Press play on track one, “IGOR’S THEME,” and you smash into a pulsating wall of synths that slowly builds to an eventual cliff dive on to a drum kit. This buzzing, eardrum bursting key riff — half horror movie, half audio porn — is matched with splashes of piano and unusual falsettos in a strange, scintillating mixture. I’m used to Tyler building worlds throughout his albums, but there’s a universe of sounds in just the introduction to IGOR alone. With great certainty, I have never been more entranced, especially by the likes of an opening track.
Next is “EARFQUAKE,” and, yes, the song does exactly that. It literally shakes the room. It has also seemingly shaken up the top charts as well, quickly climbing to the number one spot upon the album’s release. Once the vocals kick in, Tyler doesn’t sound like himself since the vocal pitch, in the beginning, is so high. There is, ultimately, a lot to contest with here, like the hugely contrasting vocal styles of both Playboi Carti and Charlie Wilson, the deluge of off-key synths, and the lovesick hook that Tyler delivers towards the very end of the track. Yet, the listener has nothing to fear. If listening to all of the different nuances of the song is not your forte, seeing it play out in front of you might just help. And Tyler does precisely that, flawlessly bringing every aspect to life in the brilliantly surreal “EARFQUAKE” music video, depicting blonde-haired Tyler playing the piano as the room around him bursts into flames.
While the lyrical content of IGOR may not prompt as much discussion as its predecessor (Flower Boy contained numerous references to Tyler’s sexuality), Tyler still manages to hold the listener’s attention, while still banging a very familiar, thematic drum. “I don’t know where I’m going, but I know what I’m showing / Feelings, that’s what I’m pouring, what the f••k is your motive?” he implores on “I THINK,” before turning the blame in himself in the soaring two-part track “GONE, GONE / THANK YOU”: “I’m not shocked, I brought this one on me / It’s my fault, you gon’ leave” and declaring “I will never want to fall in love again.” The final stage of the album resembles the aftermath of a broken-down text conversation between two ex-lovers, with “I DON’T LOVE YOU ANYMORE” being rather deliberately lined up before the final track, “ARE WE STILL FRIENDS?”.

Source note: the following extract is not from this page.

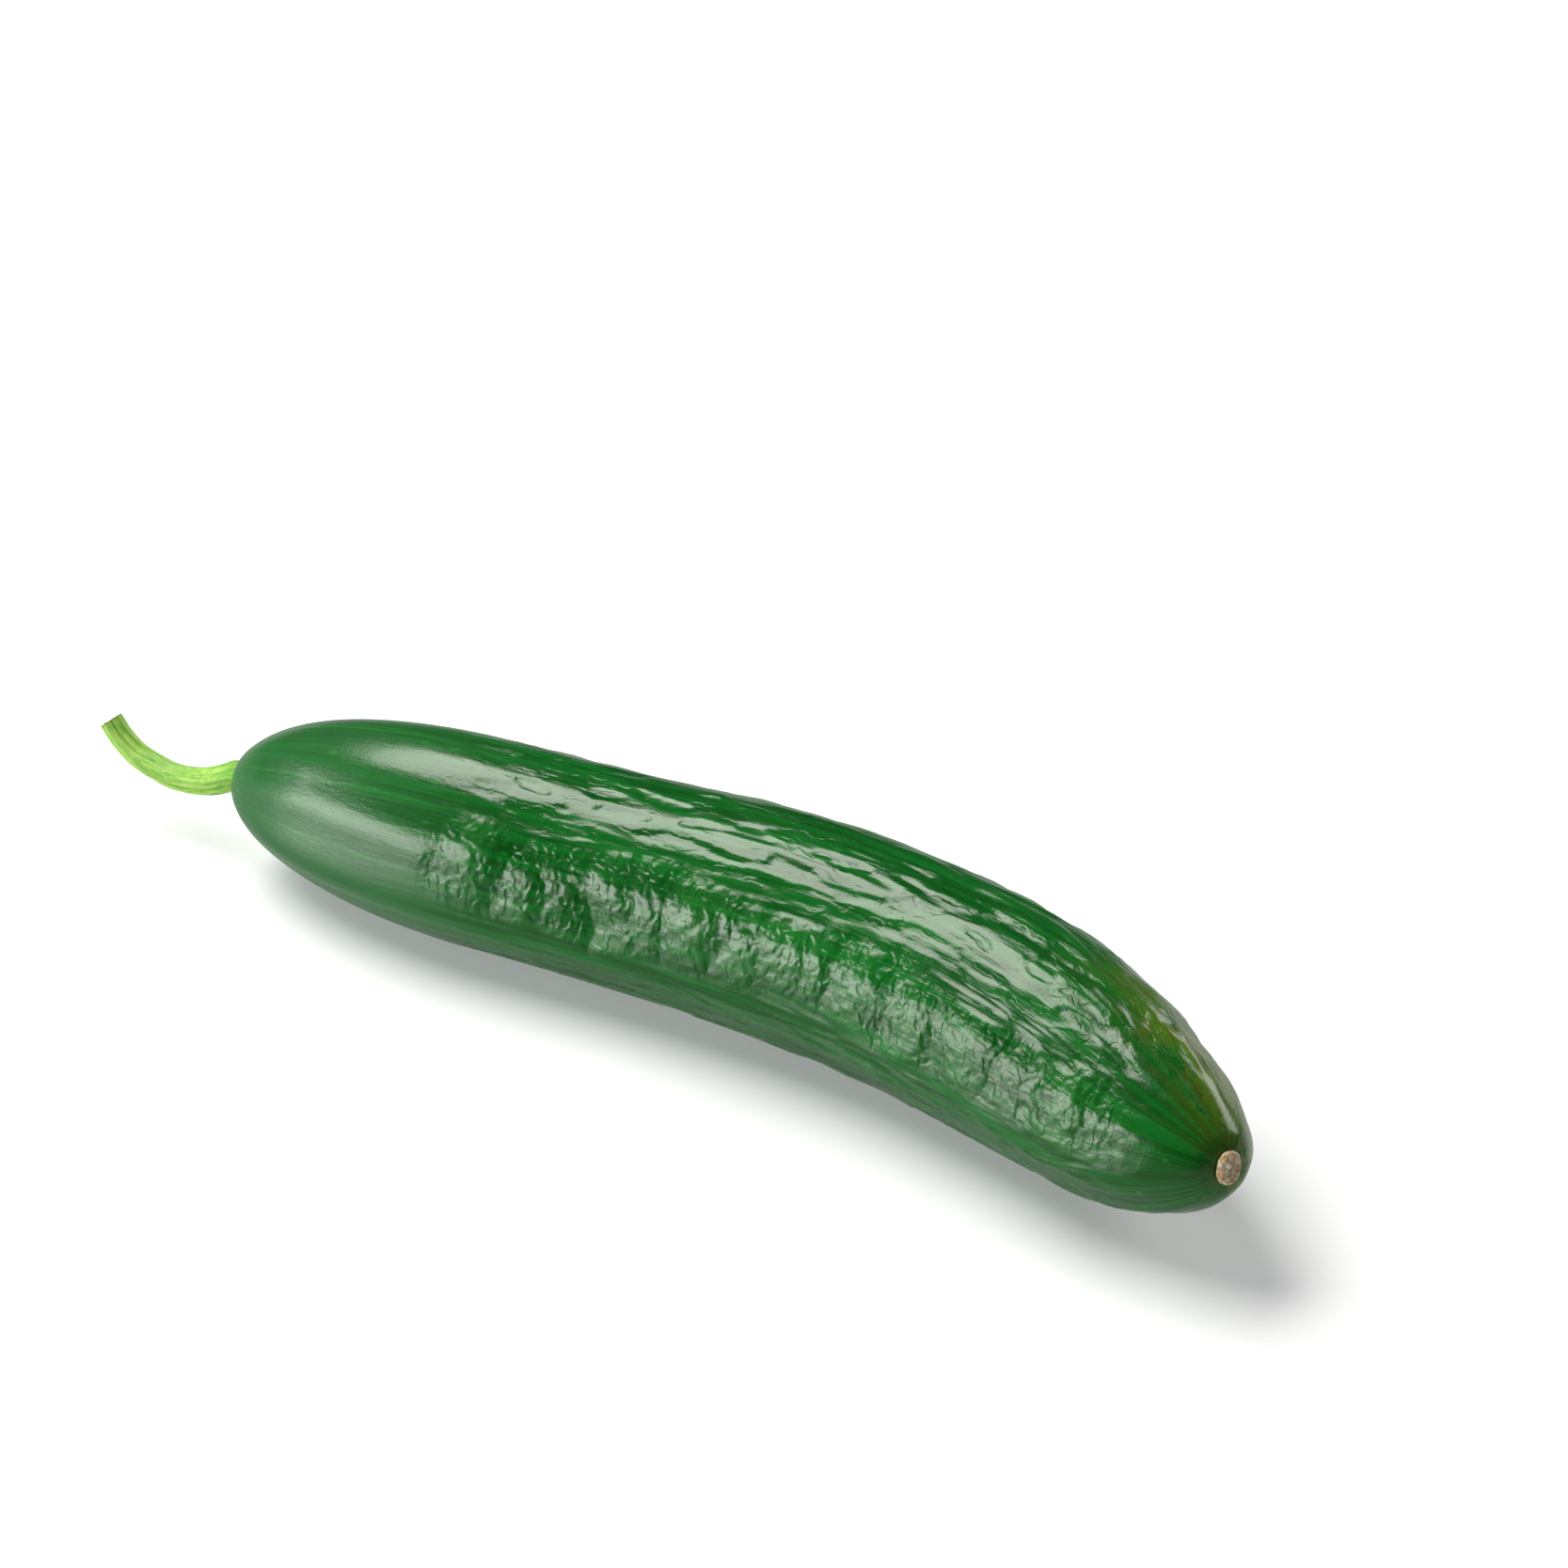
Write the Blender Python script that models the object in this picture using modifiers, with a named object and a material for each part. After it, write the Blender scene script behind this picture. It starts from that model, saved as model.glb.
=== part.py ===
"""A green cucumber as picked, lying on its side, with its stalk and the dry scar of its flower.

Metres, +Z up, and the surface that it lies on is z = 0. The fruit runs along X, from its stalk at -X
to the flower scar at +X, and it is bent sideways: the middle stands towards +Y.
"""

import math

import bpy
from mathutils import Matrix, Vector

# Fruit: the straight distance between its ends, and the radii of its neck and its belly.
FRUIT_CHORD = 0.2274
NECK_RADIUS = 0.01995
BELLY_RADIUS = 0.0213
# The belly is reached between these shares of the fruit's length.
BELLY_START = 0.31
BELLY_FULL = 0.60
# Both ends are domes. A power of 2 makes half an ellipsoid, and a higher one a blunter end.
STEM_DOME = 0.060
STEM_DOME_POWER = 2.0
TIP_DOME = 0.0733
TIP_DOME_POWER = 2.4

# Bend: how far the middle stands sideways, and how far the widest bend lies towards the flower end.
SIDE_BEND = 0.0190
BEND_SKEW = 1.52
# The neck droops towards the surface, and the flower end turns up a little.
NECK_DROOP = 0.0036
NECK_DROOP_SHARE = 0.30
TIP_LIFT = 0.0047
TIP_LIFT_SHARE = 0.136
# The fruit's weight presses a flat strip this deep along its underside.
PRESSED_DEPTH = 0.00025

# Ribs: nine shallow ones, three to each of the fruit's three chambers. They stand out most on the neck.
RIBS = 9
RIB_DEPTH = 0.00022
NECK_RIB_DEPTH = 0.00050
NECK_RIB_SHARE = 0.5
RIB_FADE_RADIUS = 0.012

# Stalk: its radii, and the way that its middle line takes from the fruit's end.
STALK_RADIUS = 0.00272
STALK_FOOT_RADIUS = 0.00335
STALK_FOOT_LENGTH = 0.006
STALK_LOBES = 5
STALK_LOBE_DEPTH = 0.07
STALK_ROUTE = (
    (0.0, 0.0, 0.0),
    (-0.0066, -0.0014, -0.0032),
    (-0.0143, -0.0025, -0.0047),
    (-0.0198, -0.0030, -0.0040),
    (-0.0242, -0.0033, -0.0027),
    (-0.0278, -0.0035, -0.0002),
    (-0.0305, -0.0035, 0.0027),
)
STALK_STEPS = 5
STALK_SIDES = STALK_LOBES * 4

# Sockets: the flat floors, at each end of the fruit, that the stalk and the scar sit on.
STALK_SOCKET_RADIUS = 0.0040
STALK_SOCKET_DEPTH = 0.0034
STALK_RIM_RADIUS = 0.0056
SCAR_SOCKET_RADIUS = 0.0034
SCAR_SOCKET_DEPTH = 0.0016
SCAR_RIM_RADIUS = 0.0041
GAP = 0.0003

# Scar: a low corky button, with a rolled rim, where the flower dropped off.
SCAR_RADIUS = 0.0030
SCAR_HEIGHT = 0.0019
SCAR_ROLL = 0.00085
SCAR_ROLL_START = math.radians(110)
SCAR_ROLL_TURN = math.radians(110)
SCAR_ROLL_STEPS = 5
SCAR_HOLLOW = 0.0005
SCAR_HOLLOW_RADIUS = 0.0010
SCAR_FOOT_RADIUS = 0.0028

# How finely the solids are cut.
FRUIT_RINGS = 50
FRUIT_SIDES = RIBS * 6
SCAR_SIDES = 24
CENTRELINE_STEPS = 64
MERGE_WITHIN = 0.00001

# The block that presses the fruit's underside flat: its length, width and thickness.
SURFACE_BLOCK = (2 * FRUIT_CHORD, 0.2, 0.01)

# Materials: colour, then roughness.
SKIN_FINISH = ((0.018, 0.115, 0.022, 1.0), 0.34)
STALK_FINISH = ((0.270, 0.480, 0.055, 1.0), 0.55)
SCAR_FINISH = ((0.420, 0.270, 0.140, 1.0), 0.85)


def smooth_step(value):
    """0 below 0, 1 above 1, and a smooth rise between."""
    value = min(1.0, max(0.0, value))
    return value * value * (3 - 2 * value)


def share_left(share, reach):
    """1 at share 0, falling smoothly to 0 at reach."""
    return max(0.0, 1 - share / reach) ** 2


def body_radius(share):
    """The fruit's radius without its domed ends, at a share of its length from the stalk."""
    rise = smooth_step((share - BELLY_START) / (BELLY_FULL - BELLY_START))
    return NECK_RADIUS + (BELLY_RADIUS - NECK_RADIUS) * rise


def dome(distance, length, power):
    """The share of the full radius that a dome has at a distance from its end."""
    return math.sqrt(1 - max(0.0, 1 - distance / length) ** power)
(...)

Though the idea of love may not often see eye-to-eye with Tyler, he will always have the loving embrace of music to draw comfort from. IGOR has the twenty-eight-year-old expressing his elegant musicianship, showcasing his strength as a songwriter with a keen eye for detail and musical texturing; way more than once could I say I felt something while listening to this project. It’s up to me to determine what that something is. Elsewhere, Tyler’s continued use of diverse samples on IGOR has further enhanced his insanely unique sound that most fans have fallen in love with, bringing him that much closer to the likes of Kanye when it comes to having an ear for a good sample. I bet you didn’t realize that “A BOY IS A GUN” puts its own majestic spin on the same Ponderosa Twins “Plus One” track Kanye incorporated into “Bound 2” in 2013.
“As much as I would like to paint a picture and tell you my favourite moments, I would rather you form your own,” Tyler added in his pre-release note to fans. Whether or not you choose to follow his advice with either your first listen to the album or one-hundredth, IGOR is a well-accomplished record that’s well worth putting your phone down, turning the television off, and devoting your full attention to, while you tune into to the mind of Tyler, the Creator, a space full of the struggles and tribulations that form as a result of the intricate nature of love. Besides, he is the first hip-hop artist in history to achieve a number one album that he wrote, produced, and arranged all by himself — pretty magical if you ask me.
Fun Fact: Tyler, the Creator made his own CD art as kid.